Em Washington tive a felicidade de ter aulas com Brooks Jackson, jornalista veterano que durante 34 anos acompanhou o mundo político americano para a Associated Press, Wall Street Journal e CNN e é hoje director de um site imprescindível, o FactCheck.org. O lema do trabalho que ali se publica diariamente é claro: holding politicians accountable. Em dia de rescaldo, depois do primeiro debate entre Obama e McCain, vale a pena ver o que se escreve por lá...
O Washington Post, no seu blog The Fact Checker, também acompanhou em tempo real as intervenções dos candidatos, esclarecendo a veracidade da informação. Verdadeiro serviço público, é o que vos digo.

sexta-feira, 19 de setembro de 2008

20 anos de Al Qaeda

A edição desta semana da Economist publica um artigo sobre a globalização da Al Qaeda, fundada há 20 anos. Muito interessante, sobretudo na análise da importância das novas tecnologias para o movimento terrorista.

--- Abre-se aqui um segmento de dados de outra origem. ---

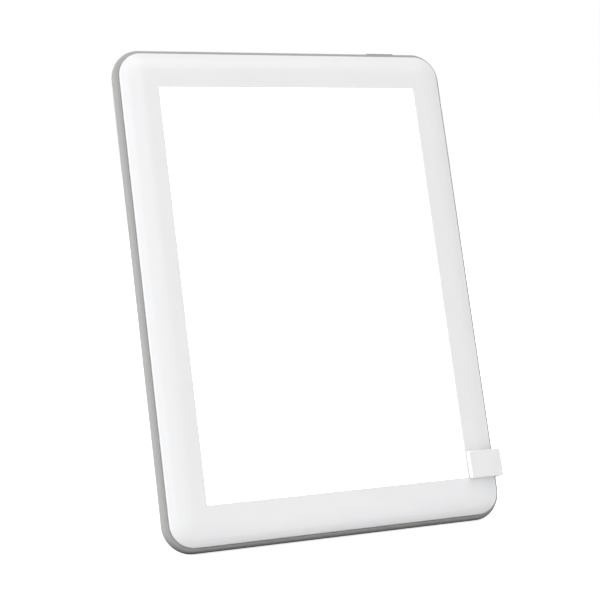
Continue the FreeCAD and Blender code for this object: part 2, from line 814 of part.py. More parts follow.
def sheet_piece(name, width, height, front, thickness):
    """A flat rectangular plate of the stack, square at its corners."""
    body = new_body(name)
    sketch = facing_sketch(body, name + "Outline", front)
    rectangle(sketch, "-" + width + " / 2", "-" + height + " / 2", width + " / 2", height + " / 2")
    pad(body, sketch, thickness, towards_normal=False)
    return body


def backing_tray():
    """Folded aluminium tray: a floor and four flanges, clamped by the foam strips."""
    flange_front = "diffuser_thickness + tray_front_gap"
    flange_depth = "tray_back - diffuser_thickness - tray_front_gap"
    pieces = [block("TrayFloor", "-tray_width / 2", "tray_front", "-tray_height / 2",
                    "tray_width", "tray_thickness", "tray_height")]
    for name, x in (("Right", "tray_width / 2 - tray_thickness"), ("Left", "-tray_width / 2")):
        pieces.append(block(name + "Flange", x, flange_front, "-tray_height / 2",
                            "tray_thickness", flange_depth, "tray_height"))
    for name, z in (("Top", "tray_height / 2 - tray_thickness"), ("Bottom", "-tray_height / 2")):
        pieces.append(block(name + "Flange", "-guide_width / 2", flange_front, z,
                            "guide_width", flange_depth, "tray_thickness"))
    return fused("BackingTray", pieces)


def led_strip(side, name):
    """A narrow board that stands on edge along one long side of the guide."""
    low = "strip_face" if side > 0 else "-strip_back"
    return grouped(name, [block(name + "Board", low, "diffuser_thickness + strip_front_gap",
                                "-guide_height / 2", "strip_thickness", "strip_width",
                                "guide_height + strip_tail")])


def led_row(side, name):
    """One LED on the strip's inner face, repeated up the guide's edge."""
    body = new_body(name)
    sketch = new_sketch(body, name + "Outline", "XY_Plane", "led_length / 2 - guide_height / 2")
    near = "led_face" if side > 0 else "-strip_face"
    far = "strip_face" if side > 0 else "-led_face"
    rectangle(sketch, near, "led_middle_depth - led_height / 2",
              far, "led_middle_depth + led_height / 2")
    first = pad(body, sketch, "led_length")
    row = body.newObject("PartDesign::LinearPattern", name + "Row")
    row.Originals = [first]
    upward = [f for f in body.Origin.OriginFeatures if f.Role == "Z_Axis"][0]
    row.Direction = (upward, [""])
    bind(row, "Length", "led_pitch * (led_count - 1)")
    bind(row, "Occurrences", "led_count")
    body.Tip = row
    doc.recompute()
    return body


def foam_strips():
    """Two strips that the cover's outer ribs press against the tray."""
    strips = [block("Foam%d" % index, x + " - foam_width / 2", "tray_back",
                    "rib_bottom + foam_end", "foam_width", "rib_depth - tray_back",
                    "rib_top - rib_bottom - 2 * foam_end")
              for index, x in enumerate(("-rib_pitch", "rib_pitch"))]
    return grouped("FoamStrips", strips)


# ---------------------------------------------------------------- control board

def control_board():
    """L-shaped circuit board with a tab for the switch and a low end for the inlet."""
    body = new_body("ControlBoard")
    sketch = facing_sketch(body, "BoardOutline", "board_front")
    polygon(sketch, (("board_left", "board_bottom"), ("board_right", "board_bottom"),
                     ("board_right", "board_jack_top"), ("board_tab_right", "board_jack_top"),
                     ("board_tab_right", "switch_top"), ("board_tab_left", "switch_top"),
                     ("board_tab_left", "board_main_top"), ("board_left", "board_main_top")))
    pad(body, sketch, "board_thickness", towards_normal=False)
    holes = facing_sketch(body, "BoardHoles", "board_front")
    for index, (x, z) in enumerate(board_screw_spots()):
        hole_circle(holes, x, z, "board_screw_hole", "hole%d" % index)
    pocket(body, holes, "board_thickness")
    return body


def driver_chip():
    return grouped("DriverChip", [block("Chip", "chip_x", "board_back", "chip_z", "chip_width",
                                        "chip_thickness", "chip_height")])


def inductor():
    """Shielded inductor, a square block."""
    return grouped("Inductor", [block("InductorBlock", "inductor_x", "board_back", "inductor_z",
                                      "inductor_width", "inductor_thickness",
                                      "inductor_width")])


def capacitors():
    count = int(value("capacitor_count"))
    parts = [block("Capacitor%d" % index, "capacitor_x", "board_back",
                   "capacitor_z + %d * capacitor_pitch" % index, "capacitor_width",
                   "capacitor_thickness", "capacitor_height") for index in range(count)]
    return grouped("Capacitors", parts)


def lead_connectors():
    """Two headers on the front of the board, above the tray's top edge."""
    parts = [block(name, x, "board_front - connector_thickness", "lead_z - connector_height / 2",
                   "connector_length", "connector_thickness", "connector_height")
             for name, x in (("LeftHeader", "left_header_x"),
                             ("RightHeader", "right_header_x"))]
    return grouped("LeadConnectors", parts)


def bent_path(points):
    """Straight runs through a list of points, joined by arcs over a share of each run."""
    edges = []
    start = points[0]
    for before, corner, after in zip(points, points[1:], points[2:]):
        back = before - corner
        onward = after - corner
        turn = math.pi - back.getAngle(onward)
        length = BEND_SHARE * min(back.Length, onward.Length)
        back.normalize()
        onward.normalize()
        first = corner + back * length
        last = corner + onward * length
        inward = back + onward
        inward.normalize()
        radius = length / math.tan(turn / 2)
        middle = corner + inward * (radius / math.cos(turn / 2) - radius)
        edges.append(Part.LineSegment(start, first).toShape())
        edges.append(Part.Arc(first, middle, last).toShape())
        start = last
    edges.append(Part.LineSegment(start, points[-1]).toShape())
    return Part.Wire(edges)


def lead(name, side, header):
    """Flat two-core lead: from a strip's tail along the tray's top edge, then to its header.

    The left lead enters its header from the left, the right one from the right."""
    depth = value("lead_front_depth")
    far_depth = value("board_front - connector_thickness / 2")
    z = value("lead_z")
    mouth = value(header) if side < 0 else value(header + " + connector_length")
    step = side * value("lead_step_run")
    route = [Vector(side * value("strip_face"), depth, z), Vector(mouth + 2 * step, depth, z),
             Vector(mouth + step, far_depth, z), Vector(mouth, far_depth, z)]
    path = bent_path(route)
    rise = Z_AXIS * (value("lead_width") / 2)
    deep = Y_AXIS * (value("lead_thickness") / 2)
    start = route[0]
    section = Part.makePolygon([start - rise - deep, start - rise + deep, start + rise + deep,
                                start + rise - deep, start - rise - deep])
    item = doc.addObject("Part::Feature", name)
    item.Shape = path.makePipeShell([section], True, True)
    return item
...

Mas o melhor texto do ano sobre este assunto foi publicado na New Yorker de Junho, da autoria do jornalista Lawrence Wright, o mesmo que ganhou o Prémio Pulitzer em 2006 com o livro The Looming Tower: Al-Qaeda and the Road to 9/11. Uma investigação rigorosa, com reportagem em vários locais do mundo, que se lê avidamente, ao estilo dos melhores policiais.

domingo, 14 de setembro de 2008

palin-tolo-gia


Quem é esta mulher do Alasca que, de repente, John McCain atirou para a ribalta mundial, ao convidá-la para candidata a vice-presidente dos EUA? A imprensa norte-americana tem-se esforçado em traçar o seu perfil, desenterrando as histórias mais inacreditáveis sobre o seu passado. Na semana passada, a Time descrevia-a desta forma: «Palin é uma rainha de beleza tornada comentadora desportiva e feita governadora. Uma activista anticorrupção numa capital estadual ensopada de petróleo e de escândalos. Uma caçadora de caribus que também revela a sua feminilidade em fotografias de moda. Uma evangélica com ombros largos e ambições mundiais.»
A Newsweek baptiza-a, neste artigo, como «A apóstola do Alasca», numa referência às suas conservadoras convicções religiosas. E revela que, no início do ano, quando questionada pelos jornalistas da revista sobre quem seria o seu candidato preferido para a Presidência, disse não haver ninguém que a entusiasmasse - e McCain seria a última das suas escolhas...

quinta-feira, 11 de setembro de 2008

9/11

Sete anos depois, ainda há apenas um espaço vazio no lugar das Torres Gémeas. Bin Laden continua em parte incerta. Intensificam-se as guerras no Iraque e no Afeganistão. A Al Qaeda estende os seus tentáculos por todo o mundo. E o medo continua à solta.
Todos sabemos exactamente onde estávamos e o que fazíamos naquele dia, naquele momento em que o mundo mudou. Hoje, ao ler este especial do New York Times, recordei esses momentos. Num dia de luto mundial, resta-me esperar, em jeito de prece, que nunca mais tenhamos que viver um dia tão negro. Que, tal como hoje simbolicamente aconteceu em Nova Iorque, a luz possa vencer as trevas.